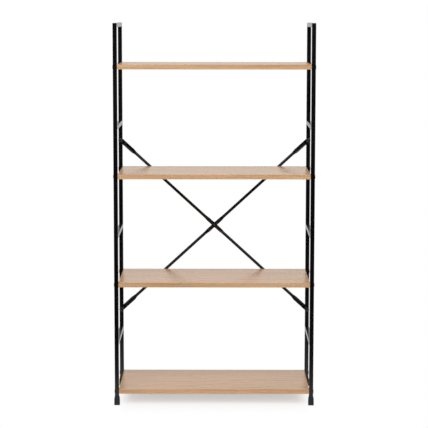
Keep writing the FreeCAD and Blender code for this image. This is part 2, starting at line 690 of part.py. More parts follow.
for thing in doc.Objects:
    if {"Invalid", "Error"} & set(thing.State):
        raise RuntimeError(f"{thing.Label} did not rebuild: {thing.State}")
for part in parts:
    if part.Shape.isNull() or not part.Shape.isValid():
        raise RuntimeError(f"{part.Label} has no valid shape")

os.makedirs("parts", exist_ok=True)
for part in parts:
    part.Shape.exportStep(f"parts/{part.Label}.step")
print(f"{len(parts)} parts, {sum(len(part.Shape.Solids) for part in parts)} solids")
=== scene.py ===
"""Looks of the pipe shelving unit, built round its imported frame.

Metres, with the sizes of small parts written in millimetres. X runs across the width, the
front faces -Y and +Z is up. The origin is on the floor, in the middle of the unit's box.
"""

import math

import bmesh
import bpy
from mathutils import Matrix, Vector


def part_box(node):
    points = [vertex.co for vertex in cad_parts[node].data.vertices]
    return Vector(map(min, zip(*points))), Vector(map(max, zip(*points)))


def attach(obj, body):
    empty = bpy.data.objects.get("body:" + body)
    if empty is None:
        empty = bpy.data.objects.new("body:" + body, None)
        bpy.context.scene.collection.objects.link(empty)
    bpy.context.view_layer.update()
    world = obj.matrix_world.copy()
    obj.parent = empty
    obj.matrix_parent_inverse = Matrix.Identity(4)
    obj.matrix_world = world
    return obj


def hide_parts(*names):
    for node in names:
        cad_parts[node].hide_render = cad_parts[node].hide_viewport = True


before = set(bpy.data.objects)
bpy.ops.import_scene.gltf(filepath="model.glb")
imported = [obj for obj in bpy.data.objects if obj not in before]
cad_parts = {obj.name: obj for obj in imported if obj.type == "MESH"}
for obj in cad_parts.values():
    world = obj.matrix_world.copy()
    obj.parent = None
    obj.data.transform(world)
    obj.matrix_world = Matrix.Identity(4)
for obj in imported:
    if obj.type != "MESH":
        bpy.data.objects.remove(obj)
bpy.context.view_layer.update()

MM = 0.001
BODY = "root"

SIDES = (("left", -1), ("right", 1))
ENDS = ("front", "rear")
SHELVES = ("bottom", "lower", "upper", "top")
RUNGS = ("lower", "middle", "upper")

# ---------------------------------------------------------------- places, from the frame

front_low, front_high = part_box("right_front_upright")
rear_low, rear_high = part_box("right_rear_upright")
bolts_low, bolts_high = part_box("brace_end_bolts")
washers_low, washers_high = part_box("brace_end_washers")
nuts_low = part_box("brace_end_nuts")[0]
rivet_low, rivet_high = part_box("brace_rivet")
boot_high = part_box("right_front_foot")[1]

TUBE = rear_high.x - rear_low.x
UPRIGHT_X = (rear_low.x + rear_high.x) / 2
UPRIGHT_Y = {"front": (front_low.y + front_high.y) / 2, "rear": (rear_low.y + rear_high.y) / 2}
BRACE_FACE = rear_high.y
HEAD_REACH = bolts_high.x - UPRIGHT_X  # from a brace bolt's middle to the rim of its head
BRACE_LOW = bolts_low.z + HEAD_REACH
BRACE_HIGH = bolts_high.z - HEAD_REACH
CROSSING = (BRACE_LOW + BRACE_HIGH) / 2

# ---------------------------------------------------------------- shapes

RING = 48  # points round a rod, a bolt head, a bore or a turned form
UP, DOWN = Vector((0, 0, 1)), Vector((0, 0, -1))
TO_FRONT = Matrix.Rotation(math.pi / 2, 4, "X")
TO_REAR = Matrix.Rotation(-math.pi / 2, 4, "X")


def ease(share):
    """A share from 0 to 1, eased at both ends."""
    share = min(max(share, 0), 1)
    return share * share * (3 - 2 * share)


def shaped_bar(stations, ring, place):
    """A bar cut across at its stations, each point moved to place(station, point of the ring)."""
    shape = bmesh.new()
    last = len(stations) - 1
    bmesh.ops.create_cone(shape, cap_ends=True, segments=ring, radius1=1, radius2=1, depth=last)
    for cut in range(1, last):
        bmesh.ops.bisect_plane(shape, geom=shape.verts[:] + shape.edges[:] + shape.faces[:],
                               plane_co=(0, 0, cut - last / 2), plane_no=(0, 0, 1))
    for vert in shape.verts:
        station = stations[round(vert.co.z + last / 2)]
        turn = math.atan2(vert.co.y, vert.co.x) / math.tau
        vert.co = place(station, round(turn * ring) % ring)
    bmesh.ops.recalc_face_normals(shape, faces=shape.faces)
    return shape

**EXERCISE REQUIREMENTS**
Each line from the line containing "for thing in" through the line containing "before = set(bpy.data.objects)" is to be transcribed exactly, and no other line.

**REPLY**
for thing in doc.Objects:
    if {"Invalid", "Error"} & set(thing.State):
        raise RuntimeError(f"{thing.Label} did not rebuild: {thing.State}")
for part in parts:
    if part.Shape.isNull() or not part.Shape.isValid():
        raise RuntimeError(f"{part.Label} has no valid shape")

os.makedirs("parts", exist_ok=True)
for part in parts:
    part.Shape.exportStep(f"parts/{part.Label}.step")
print(f"{len(parts)} parts, {sum(len(part.Shape.Solids) for part in parts)} solids")
=== scene.py ===
"""Looks of the pipe shelving unit, built round its imported frame.

Metres, with the sizes of small parts written in millimetres. X runs across the width, the
front faces -Y and +Z is up. The origin is on the floor, in the middle of the unit's box.
"""

import math

import bmesh
import bpy
from mathutils import Matrix, Vector


def part_box(node):
    points = [vertex.co for vertex in cad_parts[node].data.vertices]
    return Vector(map(min, zip(*points))), Vector(map(max, zip(*points)))


def attach(obj, body):
    empty = bpy.data.objects.get("body:" + body)
    if empty is None:
        empty = bpy.data.objects.new("body:" + body, None)
        bpy.context.scene.collection.objects.link(empty)
    bpy.context.view_layer.update()
    world = obj.matrix_world.copy()
    obj.parent = empty
    obj.matrix_parent_inverse = Matrix.Identity(4)
    obj.matrix_world = world
    return obj


def hide_parts(*names):
    for node in names:
        cad_parts[node].hide_render = cad_parts[node].hide_viewport = True


before = set(bpy.data.objects)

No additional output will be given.